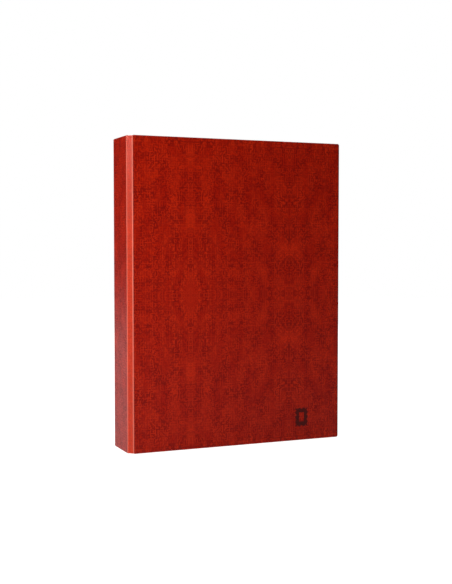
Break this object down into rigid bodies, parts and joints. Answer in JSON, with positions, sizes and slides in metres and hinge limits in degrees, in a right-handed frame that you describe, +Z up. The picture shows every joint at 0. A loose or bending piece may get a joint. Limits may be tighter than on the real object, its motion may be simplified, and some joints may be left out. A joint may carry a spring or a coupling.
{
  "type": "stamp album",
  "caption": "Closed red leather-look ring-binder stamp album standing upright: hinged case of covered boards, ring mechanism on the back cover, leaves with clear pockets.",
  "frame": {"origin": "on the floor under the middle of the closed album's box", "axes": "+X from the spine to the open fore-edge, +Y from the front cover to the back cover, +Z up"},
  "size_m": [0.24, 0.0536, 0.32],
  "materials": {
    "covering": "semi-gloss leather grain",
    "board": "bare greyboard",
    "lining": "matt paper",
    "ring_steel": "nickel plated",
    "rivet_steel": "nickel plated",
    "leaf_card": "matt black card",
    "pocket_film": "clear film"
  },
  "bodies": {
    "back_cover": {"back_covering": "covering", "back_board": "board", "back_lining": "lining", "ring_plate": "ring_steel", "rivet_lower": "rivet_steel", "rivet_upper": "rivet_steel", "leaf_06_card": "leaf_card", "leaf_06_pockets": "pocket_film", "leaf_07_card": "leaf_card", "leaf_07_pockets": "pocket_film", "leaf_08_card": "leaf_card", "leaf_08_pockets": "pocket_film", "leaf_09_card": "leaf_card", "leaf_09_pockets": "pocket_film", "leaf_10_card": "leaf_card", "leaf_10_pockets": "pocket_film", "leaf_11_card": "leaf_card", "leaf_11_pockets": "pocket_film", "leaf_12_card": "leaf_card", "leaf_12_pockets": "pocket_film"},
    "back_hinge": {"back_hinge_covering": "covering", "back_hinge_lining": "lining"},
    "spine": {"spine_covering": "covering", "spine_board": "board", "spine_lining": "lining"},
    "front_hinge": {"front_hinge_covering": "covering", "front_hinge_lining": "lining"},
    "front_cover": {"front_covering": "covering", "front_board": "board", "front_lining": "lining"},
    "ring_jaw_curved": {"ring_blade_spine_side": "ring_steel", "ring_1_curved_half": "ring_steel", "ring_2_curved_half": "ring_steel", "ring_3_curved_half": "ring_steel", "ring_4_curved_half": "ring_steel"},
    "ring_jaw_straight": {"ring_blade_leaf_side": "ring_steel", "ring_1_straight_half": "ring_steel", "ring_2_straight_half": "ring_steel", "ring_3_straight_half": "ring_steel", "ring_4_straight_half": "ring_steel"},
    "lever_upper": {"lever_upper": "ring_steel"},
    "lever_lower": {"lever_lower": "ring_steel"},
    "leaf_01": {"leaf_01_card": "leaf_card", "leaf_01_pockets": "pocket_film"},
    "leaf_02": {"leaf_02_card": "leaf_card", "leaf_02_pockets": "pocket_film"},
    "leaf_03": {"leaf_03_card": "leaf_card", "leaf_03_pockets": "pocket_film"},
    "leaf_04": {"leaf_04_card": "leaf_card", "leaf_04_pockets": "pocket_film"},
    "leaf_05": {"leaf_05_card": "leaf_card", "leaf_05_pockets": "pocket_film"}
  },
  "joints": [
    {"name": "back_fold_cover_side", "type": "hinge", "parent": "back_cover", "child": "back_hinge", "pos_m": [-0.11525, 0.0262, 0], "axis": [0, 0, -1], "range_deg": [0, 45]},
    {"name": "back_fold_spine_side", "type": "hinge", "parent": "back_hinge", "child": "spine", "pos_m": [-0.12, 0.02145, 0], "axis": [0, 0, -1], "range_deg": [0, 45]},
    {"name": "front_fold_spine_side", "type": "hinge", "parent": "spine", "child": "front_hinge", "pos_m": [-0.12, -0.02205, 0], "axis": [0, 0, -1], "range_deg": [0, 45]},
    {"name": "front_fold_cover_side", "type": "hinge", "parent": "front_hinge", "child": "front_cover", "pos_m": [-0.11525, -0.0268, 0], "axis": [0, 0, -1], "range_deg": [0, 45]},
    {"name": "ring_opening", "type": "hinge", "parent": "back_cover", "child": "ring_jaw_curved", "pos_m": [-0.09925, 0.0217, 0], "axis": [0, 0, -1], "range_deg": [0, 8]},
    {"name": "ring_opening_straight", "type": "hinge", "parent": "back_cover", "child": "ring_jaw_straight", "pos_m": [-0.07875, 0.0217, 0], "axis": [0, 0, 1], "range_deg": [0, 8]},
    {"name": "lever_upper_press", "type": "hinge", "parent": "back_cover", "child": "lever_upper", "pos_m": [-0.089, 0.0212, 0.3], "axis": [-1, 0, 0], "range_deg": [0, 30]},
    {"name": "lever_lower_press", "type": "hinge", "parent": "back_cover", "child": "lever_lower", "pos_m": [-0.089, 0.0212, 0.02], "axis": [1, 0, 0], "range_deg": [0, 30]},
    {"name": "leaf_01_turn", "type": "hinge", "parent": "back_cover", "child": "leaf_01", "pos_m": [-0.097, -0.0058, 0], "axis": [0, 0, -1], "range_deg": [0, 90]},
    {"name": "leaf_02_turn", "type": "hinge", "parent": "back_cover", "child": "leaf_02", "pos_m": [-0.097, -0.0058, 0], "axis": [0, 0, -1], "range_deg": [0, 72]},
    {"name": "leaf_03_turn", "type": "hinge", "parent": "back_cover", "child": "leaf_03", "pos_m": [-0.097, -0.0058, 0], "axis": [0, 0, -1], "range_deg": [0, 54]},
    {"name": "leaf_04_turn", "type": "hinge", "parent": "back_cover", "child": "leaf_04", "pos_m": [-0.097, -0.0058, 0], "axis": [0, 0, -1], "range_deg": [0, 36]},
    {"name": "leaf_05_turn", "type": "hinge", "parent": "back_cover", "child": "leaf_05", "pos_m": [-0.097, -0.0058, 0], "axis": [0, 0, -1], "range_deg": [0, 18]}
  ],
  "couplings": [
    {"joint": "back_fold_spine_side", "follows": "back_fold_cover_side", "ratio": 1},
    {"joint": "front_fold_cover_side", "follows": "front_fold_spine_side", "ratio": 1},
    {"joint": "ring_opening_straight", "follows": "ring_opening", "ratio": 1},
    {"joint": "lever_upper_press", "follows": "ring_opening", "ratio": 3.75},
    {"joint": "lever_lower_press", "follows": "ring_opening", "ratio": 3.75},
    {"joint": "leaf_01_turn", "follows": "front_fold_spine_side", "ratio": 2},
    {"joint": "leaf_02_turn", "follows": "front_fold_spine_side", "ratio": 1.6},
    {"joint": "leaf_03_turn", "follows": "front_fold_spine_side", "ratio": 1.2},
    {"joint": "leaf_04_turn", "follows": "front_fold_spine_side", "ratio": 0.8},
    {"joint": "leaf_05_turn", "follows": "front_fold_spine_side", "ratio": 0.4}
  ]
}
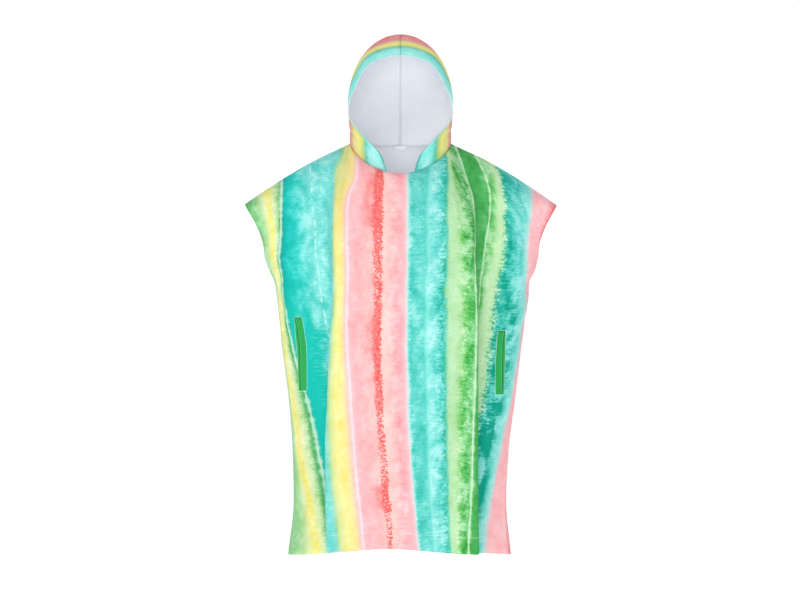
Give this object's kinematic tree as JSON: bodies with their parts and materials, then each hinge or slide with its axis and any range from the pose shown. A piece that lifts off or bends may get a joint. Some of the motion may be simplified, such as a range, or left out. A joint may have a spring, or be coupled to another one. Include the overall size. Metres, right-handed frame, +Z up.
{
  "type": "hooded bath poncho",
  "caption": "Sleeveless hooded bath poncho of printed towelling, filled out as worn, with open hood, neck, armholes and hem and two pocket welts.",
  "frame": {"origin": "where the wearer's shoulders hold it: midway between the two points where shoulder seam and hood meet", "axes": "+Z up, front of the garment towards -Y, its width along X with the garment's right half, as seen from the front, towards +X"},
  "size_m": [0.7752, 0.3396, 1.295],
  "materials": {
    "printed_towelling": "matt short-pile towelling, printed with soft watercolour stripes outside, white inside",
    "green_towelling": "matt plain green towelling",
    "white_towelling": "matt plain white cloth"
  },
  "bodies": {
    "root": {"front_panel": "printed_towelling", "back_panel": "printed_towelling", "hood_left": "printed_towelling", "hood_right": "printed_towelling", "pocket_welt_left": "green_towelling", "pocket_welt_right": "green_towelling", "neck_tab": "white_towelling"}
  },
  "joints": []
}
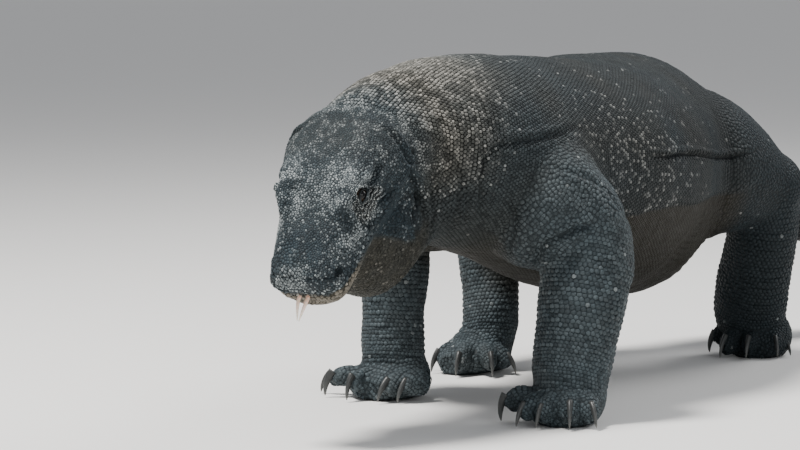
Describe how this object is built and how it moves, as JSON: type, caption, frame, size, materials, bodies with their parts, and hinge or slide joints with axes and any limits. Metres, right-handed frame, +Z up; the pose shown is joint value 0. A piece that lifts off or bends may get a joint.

TO DO
Show every line where the string "bodies" appears.

EXERCISE OUTPUT
Break this object down into rigid bodies, parts and joints. Answer in JSON, with positions, sizes and slides in metres and hinge limits in degrees, in a right-handed frame that you describe, +Z up. The picture shows every joint at 0. A loose or bending piece may get a joint. Limits may be tighter than on the real object, its motion may be simplified, and some joints may be left out. A joint may carry a spring or a coupling.
  "bodies": {
Give this object's kinematic tree as JSON: bodies with their parts and materials, then each hinge or slide with its axis and any range from the pose shown. A piece that lifts off or bends may get a joint. Some of the motion may be simplified, such as a range, or left out. A joint may have a spring, or be coupled to another one. Include the overall size. Metres, right-handed frame, +Z up.
  "bodies": {
Describe how this object is built and how it moves, as JSON: type, caption, frame, size, materials, bodies with their parts, and hinge or slide joints with axes and any limits. Metres, right-handed frame, +Z up; the pose shown is joint value 0. A piece that lifts off or bends may get a joint.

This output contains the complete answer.